Task to carry out
In the listing that follows, the range to quote begins at the line that has "Model this object" and ends after the line that has "import math"; quote it verbatim and add nothing.

3D code data
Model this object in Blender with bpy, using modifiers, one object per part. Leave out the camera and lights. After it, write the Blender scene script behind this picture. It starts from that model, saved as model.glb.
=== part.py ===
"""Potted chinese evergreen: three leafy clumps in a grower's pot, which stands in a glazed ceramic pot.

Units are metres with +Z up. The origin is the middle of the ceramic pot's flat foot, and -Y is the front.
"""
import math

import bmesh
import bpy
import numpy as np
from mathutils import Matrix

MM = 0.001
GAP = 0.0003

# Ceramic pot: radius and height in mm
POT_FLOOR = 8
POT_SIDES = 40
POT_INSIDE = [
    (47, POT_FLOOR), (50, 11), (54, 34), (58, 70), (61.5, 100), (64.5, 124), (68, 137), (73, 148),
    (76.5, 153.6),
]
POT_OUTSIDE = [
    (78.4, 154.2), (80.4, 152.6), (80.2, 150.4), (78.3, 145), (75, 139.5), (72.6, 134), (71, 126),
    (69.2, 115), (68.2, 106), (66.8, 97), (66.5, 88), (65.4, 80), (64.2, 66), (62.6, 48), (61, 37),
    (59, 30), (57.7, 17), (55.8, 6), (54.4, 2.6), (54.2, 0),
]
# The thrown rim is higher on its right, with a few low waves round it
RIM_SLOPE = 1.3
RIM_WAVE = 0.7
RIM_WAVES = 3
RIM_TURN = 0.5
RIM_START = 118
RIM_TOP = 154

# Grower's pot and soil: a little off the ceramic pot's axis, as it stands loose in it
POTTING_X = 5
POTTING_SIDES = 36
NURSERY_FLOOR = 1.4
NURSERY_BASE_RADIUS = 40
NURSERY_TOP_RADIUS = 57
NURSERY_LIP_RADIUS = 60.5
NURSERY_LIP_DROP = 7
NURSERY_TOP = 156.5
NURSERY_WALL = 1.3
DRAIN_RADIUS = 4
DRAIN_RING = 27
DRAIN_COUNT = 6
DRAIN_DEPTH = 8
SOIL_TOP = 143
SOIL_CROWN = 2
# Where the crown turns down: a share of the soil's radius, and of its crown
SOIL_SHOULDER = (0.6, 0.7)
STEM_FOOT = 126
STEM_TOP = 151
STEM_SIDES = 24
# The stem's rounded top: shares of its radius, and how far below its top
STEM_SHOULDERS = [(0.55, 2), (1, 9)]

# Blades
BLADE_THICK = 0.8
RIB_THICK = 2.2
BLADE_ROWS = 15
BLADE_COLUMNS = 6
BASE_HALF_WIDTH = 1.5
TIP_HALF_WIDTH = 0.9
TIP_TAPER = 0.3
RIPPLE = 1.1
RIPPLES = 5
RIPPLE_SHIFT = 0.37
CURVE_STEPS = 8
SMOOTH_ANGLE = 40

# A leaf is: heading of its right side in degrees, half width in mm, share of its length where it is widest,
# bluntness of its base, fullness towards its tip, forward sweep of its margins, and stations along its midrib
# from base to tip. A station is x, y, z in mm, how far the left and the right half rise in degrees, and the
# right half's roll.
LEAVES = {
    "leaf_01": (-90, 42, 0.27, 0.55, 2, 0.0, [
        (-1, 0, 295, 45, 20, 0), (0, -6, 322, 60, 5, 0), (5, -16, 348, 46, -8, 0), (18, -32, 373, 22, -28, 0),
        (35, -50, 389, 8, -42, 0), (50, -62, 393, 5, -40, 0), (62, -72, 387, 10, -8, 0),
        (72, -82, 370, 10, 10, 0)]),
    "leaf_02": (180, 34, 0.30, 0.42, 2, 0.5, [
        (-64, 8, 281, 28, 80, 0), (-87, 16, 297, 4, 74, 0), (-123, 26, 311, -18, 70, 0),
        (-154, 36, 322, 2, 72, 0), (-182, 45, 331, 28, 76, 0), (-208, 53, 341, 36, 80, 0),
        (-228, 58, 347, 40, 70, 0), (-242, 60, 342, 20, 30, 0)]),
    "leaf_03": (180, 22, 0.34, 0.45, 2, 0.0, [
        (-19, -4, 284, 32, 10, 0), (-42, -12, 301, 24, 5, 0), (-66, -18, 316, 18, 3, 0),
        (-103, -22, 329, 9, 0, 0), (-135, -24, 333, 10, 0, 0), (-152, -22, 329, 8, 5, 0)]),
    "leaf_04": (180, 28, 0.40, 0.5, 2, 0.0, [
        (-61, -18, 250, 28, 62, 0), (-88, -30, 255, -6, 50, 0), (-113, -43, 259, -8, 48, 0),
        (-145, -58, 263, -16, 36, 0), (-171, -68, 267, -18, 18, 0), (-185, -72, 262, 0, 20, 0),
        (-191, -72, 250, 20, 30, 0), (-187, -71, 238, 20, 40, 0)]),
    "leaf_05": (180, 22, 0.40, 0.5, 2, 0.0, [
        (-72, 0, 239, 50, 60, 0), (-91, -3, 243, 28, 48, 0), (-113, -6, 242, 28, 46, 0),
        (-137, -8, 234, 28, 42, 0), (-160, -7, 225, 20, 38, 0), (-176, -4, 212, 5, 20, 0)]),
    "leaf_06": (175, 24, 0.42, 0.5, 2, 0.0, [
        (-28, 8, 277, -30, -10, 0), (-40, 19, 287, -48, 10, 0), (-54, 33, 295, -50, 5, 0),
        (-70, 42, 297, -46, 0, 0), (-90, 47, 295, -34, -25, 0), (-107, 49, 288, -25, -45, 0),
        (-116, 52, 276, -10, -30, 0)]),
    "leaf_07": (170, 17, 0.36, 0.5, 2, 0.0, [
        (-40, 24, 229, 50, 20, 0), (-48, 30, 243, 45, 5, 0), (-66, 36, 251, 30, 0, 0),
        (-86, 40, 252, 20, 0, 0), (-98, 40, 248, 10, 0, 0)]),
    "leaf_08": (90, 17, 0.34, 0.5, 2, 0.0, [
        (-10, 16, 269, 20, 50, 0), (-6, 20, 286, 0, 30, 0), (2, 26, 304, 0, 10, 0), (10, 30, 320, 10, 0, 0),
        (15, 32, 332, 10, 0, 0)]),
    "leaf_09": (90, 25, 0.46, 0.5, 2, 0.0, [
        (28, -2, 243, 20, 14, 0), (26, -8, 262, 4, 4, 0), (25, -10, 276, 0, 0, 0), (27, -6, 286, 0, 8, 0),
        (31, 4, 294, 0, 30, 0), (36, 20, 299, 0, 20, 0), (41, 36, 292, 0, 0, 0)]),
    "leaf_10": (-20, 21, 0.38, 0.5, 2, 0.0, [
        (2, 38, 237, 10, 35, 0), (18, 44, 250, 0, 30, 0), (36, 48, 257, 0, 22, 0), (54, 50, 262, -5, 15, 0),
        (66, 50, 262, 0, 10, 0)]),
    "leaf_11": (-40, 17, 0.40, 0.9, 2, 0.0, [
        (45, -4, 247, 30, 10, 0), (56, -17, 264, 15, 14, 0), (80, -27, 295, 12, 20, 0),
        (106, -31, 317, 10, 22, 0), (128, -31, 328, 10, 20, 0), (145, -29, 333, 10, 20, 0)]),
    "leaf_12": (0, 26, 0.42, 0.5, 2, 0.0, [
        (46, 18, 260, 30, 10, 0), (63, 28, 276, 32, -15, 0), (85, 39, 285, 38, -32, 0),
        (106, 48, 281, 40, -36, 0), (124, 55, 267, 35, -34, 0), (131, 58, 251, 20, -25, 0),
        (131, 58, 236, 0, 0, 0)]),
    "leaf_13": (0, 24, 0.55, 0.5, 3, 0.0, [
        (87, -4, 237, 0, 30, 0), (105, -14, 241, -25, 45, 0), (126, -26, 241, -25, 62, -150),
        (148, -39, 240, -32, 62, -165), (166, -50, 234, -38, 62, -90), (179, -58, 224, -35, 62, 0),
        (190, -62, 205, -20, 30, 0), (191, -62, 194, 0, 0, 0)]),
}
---
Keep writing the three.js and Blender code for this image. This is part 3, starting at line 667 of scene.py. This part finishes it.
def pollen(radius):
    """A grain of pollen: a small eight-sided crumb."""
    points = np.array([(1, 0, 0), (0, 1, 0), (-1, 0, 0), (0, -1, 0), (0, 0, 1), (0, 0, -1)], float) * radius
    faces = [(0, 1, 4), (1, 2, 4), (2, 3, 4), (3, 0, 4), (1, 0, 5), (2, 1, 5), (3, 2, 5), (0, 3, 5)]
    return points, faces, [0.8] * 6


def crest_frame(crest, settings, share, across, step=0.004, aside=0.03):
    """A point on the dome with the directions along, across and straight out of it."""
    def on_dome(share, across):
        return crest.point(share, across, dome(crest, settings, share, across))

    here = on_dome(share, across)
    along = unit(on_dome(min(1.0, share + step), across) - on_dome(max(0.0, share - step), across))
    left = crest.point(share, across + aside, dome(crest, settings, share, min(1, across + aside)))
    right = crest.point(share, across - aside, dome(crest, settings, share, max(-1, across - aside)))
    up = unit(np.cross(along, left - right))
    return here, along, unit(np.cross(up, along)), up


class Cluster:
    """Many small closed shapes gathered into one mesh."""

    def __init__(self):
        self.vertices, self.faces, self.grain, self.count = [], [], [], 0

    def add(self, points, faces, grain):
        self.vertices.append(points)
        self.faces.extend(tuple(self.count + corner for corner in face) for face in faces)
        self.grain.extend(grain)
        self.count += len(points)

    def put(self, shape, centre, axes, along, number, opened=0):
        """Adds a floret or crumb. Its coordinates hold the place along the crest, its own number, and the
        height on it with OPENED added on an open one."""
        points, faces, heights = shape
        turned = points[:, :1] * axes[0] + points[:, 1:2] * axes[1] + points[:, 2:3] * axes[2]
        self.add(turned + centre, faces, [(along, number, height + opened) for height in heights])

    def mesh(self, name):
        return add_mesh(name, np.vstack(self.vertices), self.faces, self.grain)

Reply
Model this object in Blender with bpy, using modifiers, one object per part. Leave out the camera and lights. After it, write the Blender scene script behind this picture. It starts from that model, saved as model.glb.
=== part.py ===
"""Potted chinese evergreen: three leafy clumps in a grower's pot, which stands in a glazed ceramic pot.

Units are metres with +Z up. The origin is the middle of the ceramic pot's flat foot, and -Y is the front.
"""
import math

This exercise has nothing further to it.